Leon Worden




Term limits, like ruling, ill-advised

Leon Worden · May 14, 1997

California's term-limit law is unconstitutional. So says Claudia Wilken, a federal judge in Oakland who ruled last month that barring assemblymen and senators from ever returning to those offices after serving a fixed number of years would place "a severe burden on the right of . . . citizens to vote for candidates of their choice."

Proposition 140, approved by 3.4 million voters in 1990, limits lawmakers to six years in the assembly and eight years in the senate. Now, after seven years, the ballot measure has thoroughly cleaned house in the assembly and will do so next year in the senate. No one in the assembly today was a member of that body when the measure passed, and the senate's turnover will be complete after the 1998 elections.

The California Supreme Court voted 6-1 to uphold Prop. 140 in 1991. The U.S. Supreme Court declined to review the ruling. A handful of Democratic lawmakers who were termed out of the assembly last year shopped around for a sympathetic judge and filed suit recently in her court, so it's all up in the air again.

Judge Wilken has been roundly criticized as the latest renegade judge to impose her personal views on a voter-approved law. Admittedly -- mind you, I voted against Prop. 140 and would do so again -- Judge Wilken's objection to the "lifetime ban" is flimsy at best. Federal courts have upheld lifetime bans in other states. Even the federal Constitution, by way of the 22nd Amendment, places a two-term lifetime ban on the president. Fortunately, Judge Wilken had the good sense to stay her ruling until an appellate court can review it. For now, term limits are the law of the land.
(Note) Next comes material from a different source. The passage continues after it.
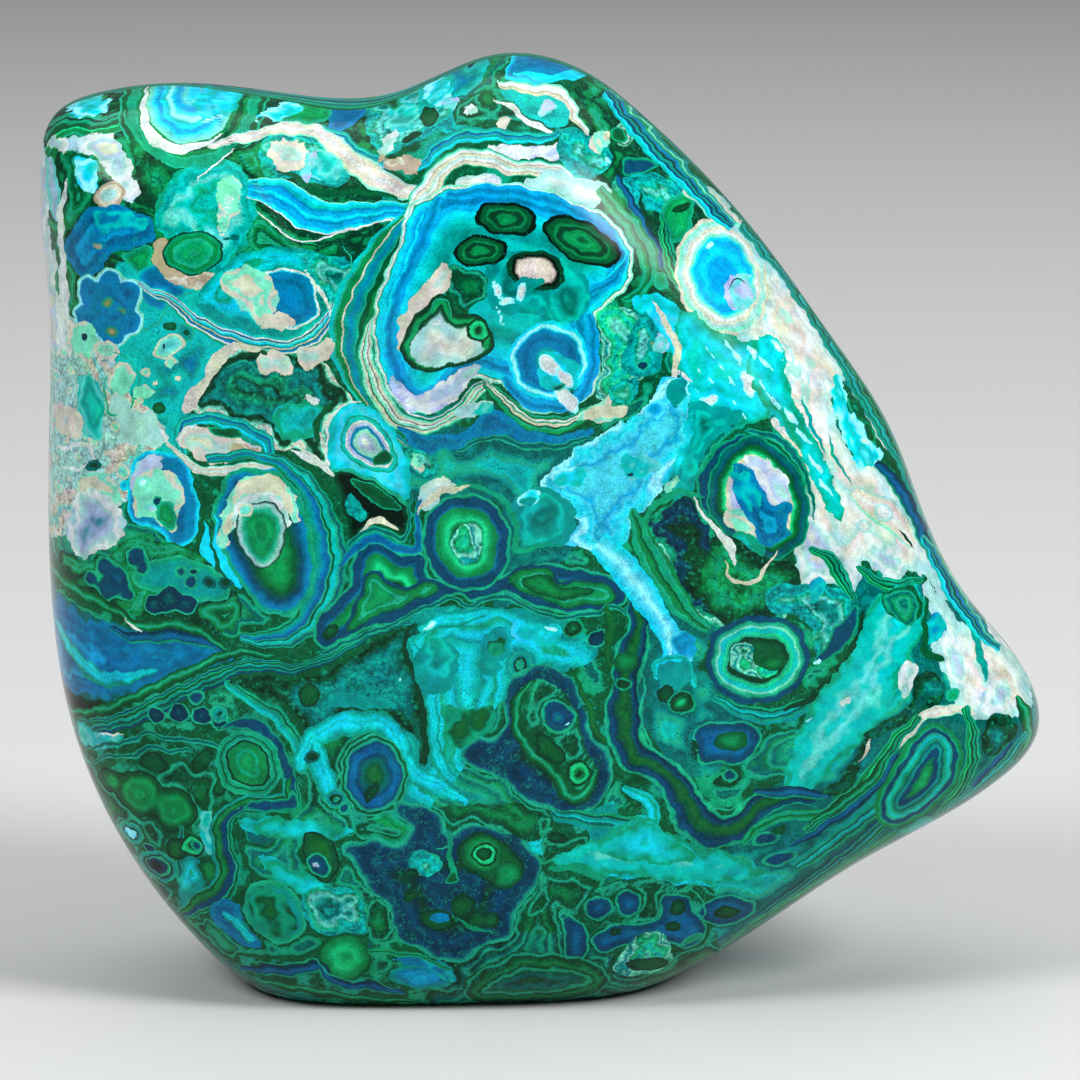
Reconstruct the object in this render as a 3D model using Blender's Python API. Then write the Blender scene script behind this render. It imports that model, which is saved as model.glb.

Are we better off? Ironies abound. Many Republican officials who lined up behind Prop. 140 in 1990 are starting to back away, now that they're the ones who are being termed out. The buzz words you hear these days at GOP conventions are "fair" and "reasonable" term limits, which supposedly mean longer terms, or a chance to run again after a hiatus, or both.

There are personal ironies, too. Prop. 140 really began as a vendetta by former Los Angeles County supervisor Pete Shabarum against longtime assembly speaker Willie Brown. Shabarum, who chaired the Prop. 140 campaign, has since been indicted, and Bay Area Democrats still control the legislature. Willie Brown doesn't need to sit on the throne of the assembly to remain one of the most powerful politicians in California.

Prop. 140 has failed to accomplish what many voters sought: the elimination of special-interest influence peddling and a return of power to "the people." Throughout the state today, all we see are the same politicians jockeying for position as assembly members wage costly campaigns for senate and senators for statewide office. The titles change but few faces do.

Even with some new faces, the 1995-96 assembly session was a total waste, punctuated with partisan speakership battles, recall elections and little else. The current session seems quieter and a bit more bipartisan, but no one on either side of the aisle expects that to last.

"Throw the bums out" is a popular mantra, but those who chant it have little knowledge of the workings of government. It doesn't address organizational structure, and besides, it targets the wrong bums. At least the politicians have to go before the voters every two to four years. It's the unelected bureaucrats who truly run the show, and bureaucrats are forever.

As League of Women Voters president Becky Cain said in congressional testimony a couple of years ago, term limits are "a smokescreen, a simplistic answer to hard questions about our government, . . . a meat-axe approach that does not distinguish between legislators whose careers deserve to be cut short and those who deserve reelection." Fixing what's really wrong with the system, she said, is a more complicated process.

Prop. 140 was designed to get rid of Willie Brown and company, but it threw the baby out with the bathwater. If we wanted to fix the problem, we should have faced it head-on. We should have limited the power of the speaker's office.

Unless and until a higher court upholds Judge Wilken's ruling, Republican lawmakers who supported Prop. 140 will just have to live with their decision to term themselves out.

Leon Worden is a Santa Clarita resident. His commentary appears on Wednesdays.